State v. . Wilson

67 N.C. 456 | N.C. | 1872

The bill of indictment was in the following form, viz.:

"The jurors for the State, upon their oaths present, that Riley Ramsey, Joseph Ramsey and William Wilson, late of Yancey County, on 28 May, 1866, with force and arms, at and in the county aforesaid, in the common and public highway of the State, then and there, in and upon one Finley Laws, in the Peace of God and the State, feloniously (457) did make an assault, and him the said Finley Laws in bodily fear and danger of his life, in the highway aforesaid, then and there feloniously, ten pounds of coffee, ten pounds of sugar of the value, *332 etc., of the goods of one M. P. Penland, from the presence and against the will of the said Laws, in the highway aforesaid, then and there feloniously did steal, take and carry away, against the peace, etc."

Upon the evidence in the case, the defendant was convicted, in manner and form as charged, etc. Verdict guilty. Motion in arrest of judgment, because the indictment did not specify more particularly the locality of the highway. Motion overruled; judgment and appeal to the Supreme Court. The ground, upon which the motion in arrest of judgment is put, is too attenuated to support the motion, and falls within the meaning of the word "refinement," as used in Rev. Code, ch. 35, sec. 14.

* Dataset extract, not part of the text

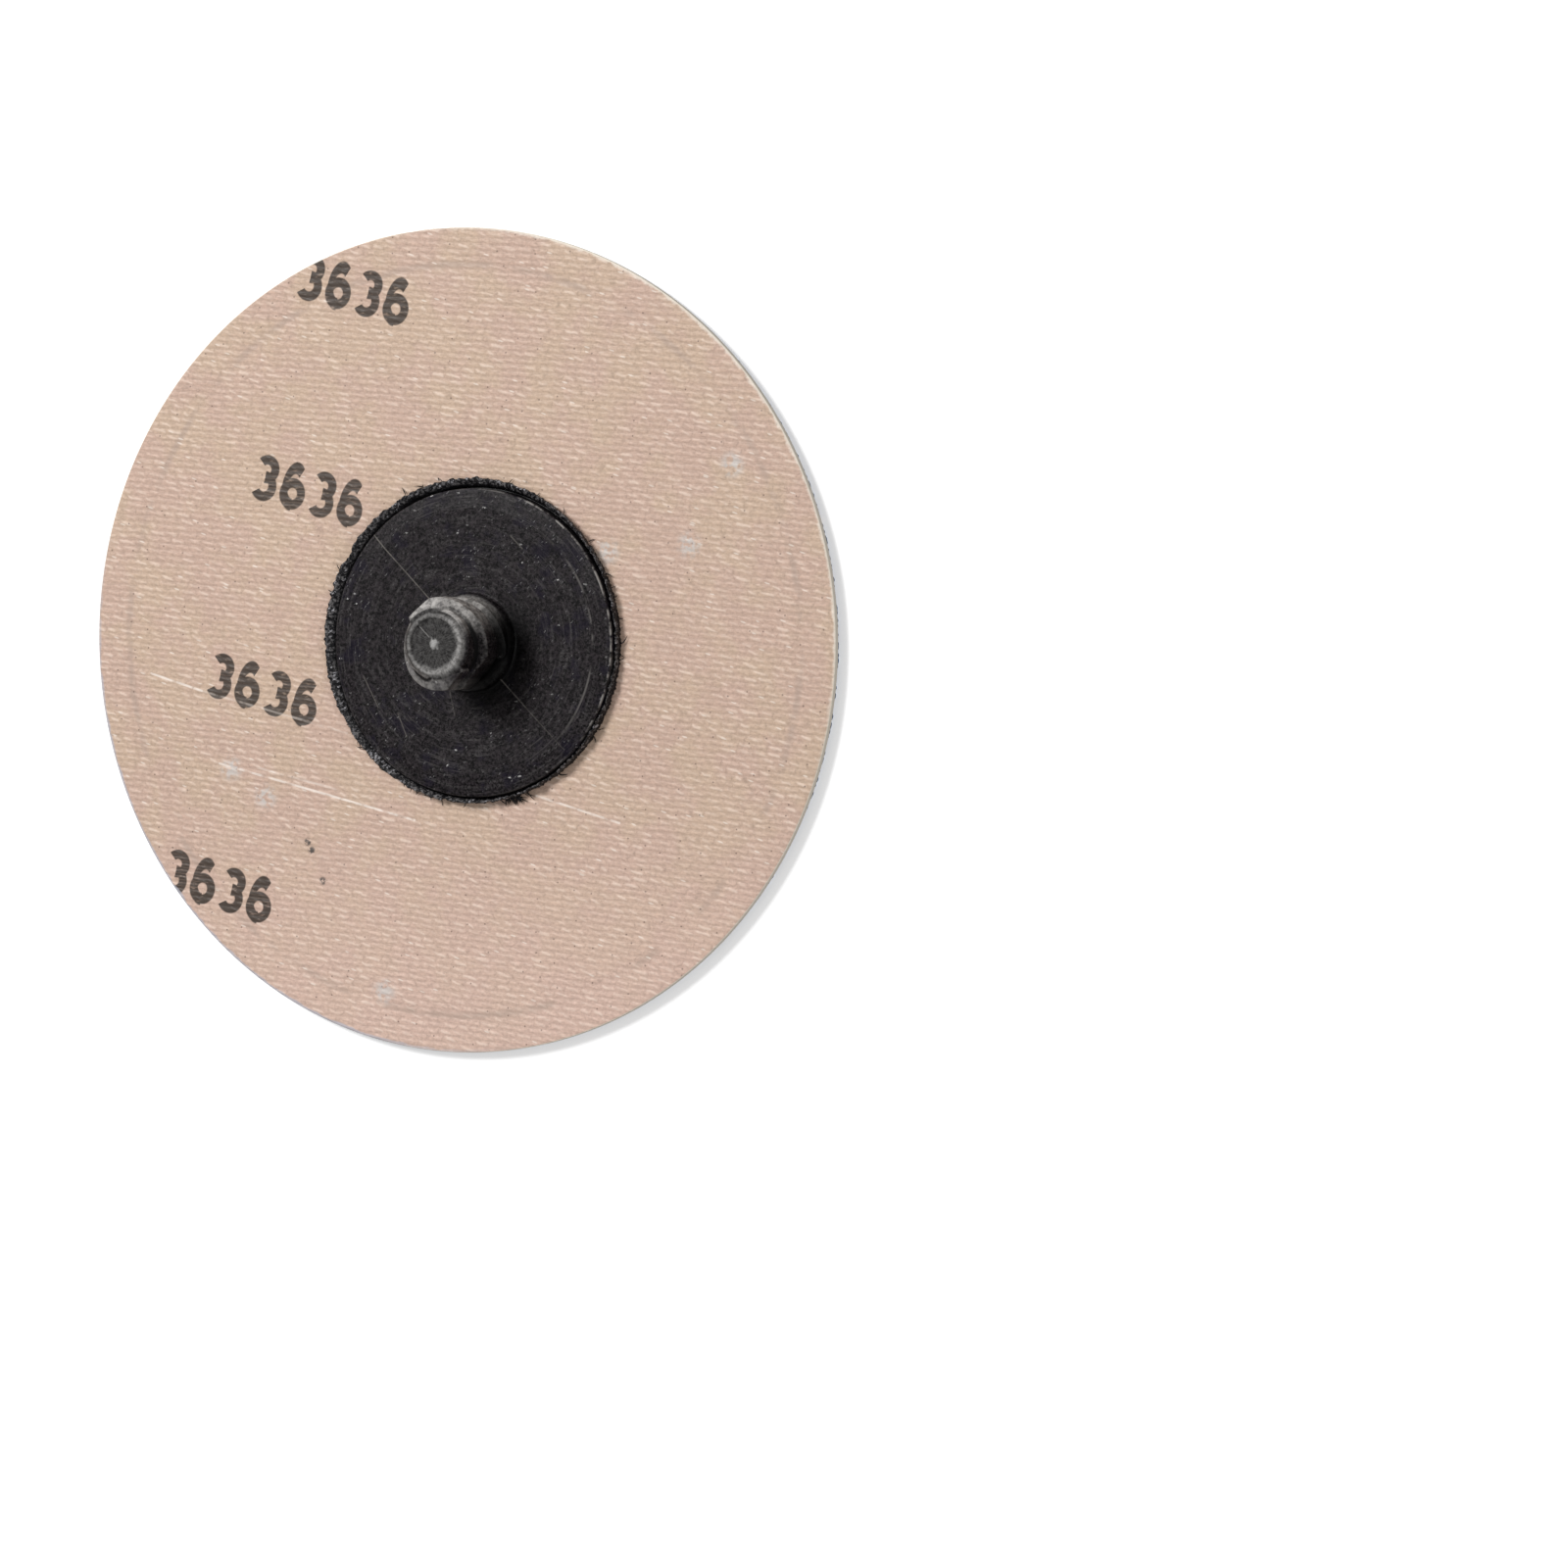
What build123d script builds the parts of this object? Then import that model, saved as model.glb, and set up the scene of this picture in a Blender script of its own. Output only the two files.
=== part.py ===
from build123d import *
from math import cos, hypot, radians, sin
import os

# Quick-change sanding disc, 76 mm class, lying flat on its grain.
# A round of stiff cloth carries coarse grain on its lower face. A moulded hub with a
# coarse threaded stud is bonded to its upper face, a little off centre.
# Millimetres. The origin is the disc's centre in the plane of the grain tips, +Z up the stud.

# Disc of cloth and grain
disc_diameter = 76.2
cloth_thickness = 0.6
cloth_edge_round = 0.15
coat_thickness = 0.8
coat_setback = 0.2

# Hub flange
hub_x = 2.3
hub_y = -0.2
flange_diameter = 28.4
flange_thickness = 1.5
flange_bevel_width = 1.8
flange_bevel_drop = 0.2
flange_edge_round = 0.15

# Stud on the hub, heights counted from the flange's top
collar_diameter = 9.2
collar_height = 0.9
root_diameter = 6.3
nose_diameter = 6.7
nose_height = 6.9
nose_length = 0.8
tip_diameter = 5.5
stud_height = 7.4
tip_recess_diameter = 4.7
tip_recess_depth = 0.15
gate_diameter = 0.9
gate_height = 0.15

# Quick right-hand thread: two wide ridges rise out of the collar and end blunt at the nose
crest_diameter = 8.6
thread_starts = 2
thread_lead = 7.2
thread_turns = 0.96
ridge_start_height = 0
ridge_start_angle = 155
ridge_crest_width = 2.0
ridge_root_width = 2.8
ridge_root_overlap = 0.3
lead_in_height = 6.7
seam_angle = ridge_start_angle - 50

# Flats across the thread where the two halves of its mould met
flat_distance = 3.7
flat_angle = 132

# Bead of bonding plastic squeezed out around the flange, leaning away to one side
bead_clearance = 0.05
bead_foot_width = 0.3
bead_crest_clearance = 0.06
bead_crest_width = 0.25
bead_lean_x = -0.6
bead_lean_y = 0.3
bead_height = 1.2

# Levels and planes that the pieces share
cloth_bottom = coat_thickness
cloth_top = cloth_bottom + cloth_thickness
flange_top = cloth_top + flange_thickness
collar_top = flange_top + collar_height
hub_axis = Axis((hub_x, hub_y, 0), (0, 0, 1))
hub_section_plane = Plane(
    origin=(hub_x, hub_y, flange_top),
    x_dir=(cos(radians(seam_angle)), sin(radians(seam_angle)), 0),
    z_dir=(sin(radians(seam_angle)), -cos(radians(seam_angle)), 0),
)
bead_foot_plane = Plane(origin=(hub_x, hub_y, cloth_top))
bead_foot_radius = flange_diameter / 2 + bead_clearance
bead_crest_radius = flange_diameter / 2 + hypot(bead_lean_x, bead_lean_y) + bead_crest_clearance
bead_crest_plane = Plane(origin=(hub_x + bead_lean_x, hub_y + bead_lean_y, cloth_top + bead_height))

# Grain and resin coat, stopping just inside the punched rim
with BuildPart() as abrasive_coat:
    with BuildSketch(Plane.XY):
        Circle(disc_diameter / 2 - coat_setback)
    extrude(amount=coat_thickness)

# Cloth backing with its punched upper edge rounded over
with BuildPart() as cloth_backing:
    with BuildSketch(Plane.XY.offset(cloth_bottom)):
        Circle(disc_diameter / 2)
    extrude(amount=cloth_thickness)
    fillet(cloth_backing.edges().group_by(Axis.Z)[-1], cloth_edge_round)

# Cone that trims the ends of the ridges, from the tip's edge down past their crests
lead_in_slope = (stud_height - lead_in_height) / (crest_diameter / 2 - tip_diameter / 2)
lead_in_radius = crest_diameter / 2 + 1
lead_in_foot = lead_in_height - lead_in_slope

# Thread ridge about its own axis, z = 0 at the flange's top, its root sunk into the core
ridge_inner = root_diameter / 2 - ridge_root_overlap
ridge_depth = crest_diameter / 2 - ridge_inner
with BuildPart() as thread_ridge:
    with BuildLine() as ridge_path:
        Helix(
            pitch=thread_lead,
            height=thread_turns * thread_lead,
            radius=ridge_inner,
            center=(0, 0, ridge_start_height),
        )
    ridge_section_plane = Plane(
        origin=ridge_path.line @ 0,
        x_dir=(1, 0, 0),
        z_dir=ridge_path.line % 0,
    )
    with BuildSketch(ridge_section_plane):
        with BuildLine():
            Polyline(
                (0, -ridge_root_width / 2),
                (ridge_depth, -ridge_crest_width / 2),
                (ridge_depth, ridge_crest_width / 2),
                (0, ridge_root_width / 2),
                close=True,
            )
        make_face()
    sweep(is_frenet=True)

# Hub moulded in one piece: bevelled flange, stud and thread
with BuildPart() as hub:
    with BuildSketch(hub_section_plane):
        with BuildLine():
            Polyline(
                (0, -flange_thickness),
                (flange_diameter / 2, -flange_thickness),
                (flange_diameter / 2, -flange_bevel_drop),
                (flange_diameter / 2 - flange_bevel_width, 0),
                (0, 0),
                close=True,
            )
        make_face()
    revolve(axis=hub_axis)
    rim_edges = hub.edges().filter_by(GeomType.CIRCLE).sort_by(SortBy.RADIUS)[-2:]
    fillet(rim_edges.sort_by(Axis.Z)[-1], flange_edge_round)
    with BuildSketch(hub_section_plane):
        with BuildLine():
            Polyline(
                (0, 0),
                (collar_diameter / 2, 0),
                (collar_diameter / 2, collar_height),
                (root_diameter / 2, collar_height),
                (root_diameter / 2, nose_height - nose_length),
                (nose_diameter / 2, nose_height - nose_length),
                (nose_diameter / 2, nose_height),
                (tip_diameter / 2, stud_height),
                (0, stud_height),
                close=True,
            )
        make_face()
    revolve(axis=hub_axis)
    for start in range(thread_starts):
        start_angle = ridge_start_angle + start * 360 / thread_starts
        with Locations(Location((hub_x, hub_y, flange_top), (0, 0, start_angle))):
            add(thread_ridge.part)
    with BuildSketch(hub_section_plane):
        with BuildLine():
            Polyline(
                (tip_diameter / 2, stud_height),
                (lead_in_radius, lead_in_foot),
                (lead_in_radius, stud_height + ridge_root_width),
                (tip_diameter / 2, stud_height + ridge_root_width),
                close=True,
            )
        make_face()
    revolve(axis=hub_axis, mode=Mode.SUBTRACT)
    for side in (0, 180):
        with Locations(Location((hub_x, hub_y, collar_top), (0, 0, flat_angle + side))):
            with Locations((flat_distance, 0, 0)):
                Box(
                    crest_diameter,
                    2 * crest_diameter,
                    stud_height,
                    align=(Align.MIN, Align.CENTER, Align.MIN),
                    mode=Mode.SUBTRACT,
                )
    tip_plane = Plane(origin=(hub_x, hub_y, flange_top + stud_height))
    with BuildSketch(tip_plane):
        Circle(tip_recess_diameter / 2)
    extrude(amount=-tip_recess_depth, mode=Mode.SUBTRACT)
    with BuildSketch(tip_plane.offset(-tip_recess_depth)):
        Circle(gate_diameter / 2)
    extrude(amount=gate_height)

# Bead standing on the cloth around the flange, its crest leaning off to one side
with BuildPart() as bond_bead:
    with BuildSketch(bead_foot_plane):
        Circle(bead_foot_radius + bead_foot_width)
    with BuildSketch(bead_crest_plane):
        Circle(bead_crest_radius + bead_crest_width)
    loft()
    with BuildSketch(bead_foot_plane):
        Circle(bead_foot_radius)
    with BuildSketch(bead_crest_plane):
        Circle(bead_crest_radius)
    loft(mode=Mode.SUBTRACT)

os.makedirs("parts", exist_ok=True)
abrasive_coat.part.label = "abrasive_coat"
cloth_backing.part.label = "cloth_backing"
hub.part.label = "hub"
bond_bead.part.label = "bond_bead"
export_step(abrasive_coat.part, "parts/abrasive_coat.step")
export_step(cloth_backing.part, "parts/cloth_backing.step")
export_step(hub.part, "parts/hub.step")
export_step(bond_bead.part, "parts/bond_bead.step")
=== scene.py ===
from math import cos, pi, radians, sin, tau

import bpy
import numpy as np
from mathutils import Matrix, Vector


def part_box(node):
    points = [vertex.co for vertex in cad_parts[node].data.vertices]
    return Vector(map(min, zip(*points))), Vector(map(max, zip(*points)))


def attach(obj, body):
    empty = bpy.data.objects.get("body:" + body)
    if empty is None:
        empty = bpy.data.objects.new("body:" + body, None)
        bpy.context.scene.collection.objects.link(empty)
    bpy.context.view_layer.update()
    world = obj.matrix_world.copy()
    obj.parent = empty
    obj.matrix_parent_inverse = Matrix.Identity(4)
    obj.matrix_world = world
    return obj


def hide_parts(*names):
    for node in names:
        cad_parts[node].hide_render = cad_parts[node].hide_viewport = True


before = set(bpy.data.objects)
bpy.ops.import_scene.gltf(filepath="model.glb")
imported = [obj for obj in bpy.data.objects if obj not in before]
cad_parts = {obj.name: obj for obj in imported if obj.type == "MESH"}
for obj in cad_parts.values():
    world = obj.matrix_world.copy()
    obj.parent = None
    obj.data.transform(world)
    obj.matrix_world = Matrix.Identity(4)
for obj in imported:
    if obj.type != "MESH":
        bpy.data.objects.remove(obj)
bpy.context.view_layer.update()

# Lengths are in millimetres, in shapes and in materials alike. MM turns them into metres.
MM = 0.001

# The photograph's camera, fitted to the rim's outline, the threads' spacing and the stud's lean
PHOTO_SIZE = 1600
CAMERA_TILT = radians(23.67)
CAMERA_TURN = radians(4.15)
CAMERA_ROLL = radians(5.48)
CAMERA_DISTANCE = 500
PIXELS_PER_MM = 11.05
DISC_CENTRE_PIXEL = (465.1, 654.2)
SENSOR_WIDTH = 36

# The camera rolled about its own axis, tilted off +Z and turned about it. The columns are its right,
# up and backward directions.
CAMERA_AXES = (
    Matrix.Rotation(CAMERA_TURN, 3, "Z") @ Matrix.Rotation(CAMERA_TILT, 3, "Y")
    @ Matrix.Rotation(-CAMERA_ROLL, 3, "Z")
)
CAMERA_BACK = CAMERA_AXES.col[2]

# Heights and sizes taken from the frame
(COAT_LOW, COAT_HIGH), (CLOTH_LOW, CLOTH_HIGH), (HUB_LOW, HUB_HIGH), (BEAD_LOW, BEAD_HIGH) = (
    [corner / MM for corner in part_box(node)]
    for node in ("abrasive_coat", "cloth_backing", "hub", "bond_bead")
)
COAT_RADIUS = (COAT_HIGH.x - COAT_LOW.x) / 2
COAT_TOP = COAT_HIGH.z
CLOTH_RADIUS = (CLOTH_HIGH.x - CLOTH_LOW.x) / 2
CLOTH_TOP = CLOTH_HIGH.z
HUB_CENTRE = (HUB_LOW + HUB_HIGH) / 2
FLANGE_RADIUS = (HUB_HIGH.x - HUB_LOW.x) / 2
STUD_TIP = HUB_HIGH.z

# Cloth: weft cords side by side, each pinched where every fifth warp thread crosses it
WEAVE_ANGLE = radians(-6.4)
WEFT_PITCH = 0.60
FLOAT_LENGTH = 1.525
FLOAT_STEP = 0.4
FLOAT_SLANT = 0.58
FLECK_ANGLE = radians(-19)
CORD_RELIEF = 0.02
CORD_SAMPLES = 4
CLOTH_COLUMNS = 168
CLOTH_RIM_ROUND = 0.15
PRESS_RING_INSET = 3.4
PRESS_RING_WIDTH = 0.7
PRESS_RING_DEPTH = 0.03
FRAY_ANGLE = radians(-135)
FRAYS_AROUND = 60
FRAYS_GATHERED = 90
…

That William Wilson, with force and arms, at and in the county of Yancey, in the common and public highway of the State, then and there did feloniously assault the said Finley Laws, and did then and there put him in fear of his life, and ten pounds of coffee, did then and there feloniously and violently steal, take and carry away; is certainly indefinite in regard to the particular place at which the robbery is alleged, and could have been made more certain, by alleging that the robbery was committed in a common and public highway of the State, leading from the town of Burnsville to the Tennessee line in the direction of the city of Johnson; or, if such had been the fact, by alleging that the robbery was committed in a common public highway of the State, in the county of Yancey, leading from the town of Burnsville, in (458) the direction of the town of Asheville in the county of Buncombe.

The question is, Do the rules of law, applicable to criminal proceedings, require the State to notify the prisoner of the particular place at which it is alleged he committed the crime; or is it sufficient to notify him that he is charged with having committed robbery, upon a highway in the county of Yancey?

We think the averment in the indictment is made with sufficient certainty, and, at all events, that it is covered by the statute above referred to. There is sufficient certainty of description, to support a plea autrefois acquit or convict, and there is sufficient certainty to appraise the prisoner of the place at which it is alleged that he committed the offense; so that he could not have been misled.

It is charged, that A. B., one bushel of corn, the property of C. D., *333 in the county of Yancey, then and there being found, did feloniously steal, take and carry away. This is sufficiently certain to support the plea ofautrefois acquit or convict, and to inform the prisoner that he is charged with stealing the corn of C. D., at some place in the county of Yancey. We see no reason for requiring greater certainty, in setting out the particular highway, or the particular part of the highway, of the State in the county of Yancey, in charging the offence of robbery on the highway of the State in said county.

PER CURIAM. No Error.

Cited: S. v. Van Doran, 109 N.C. 867.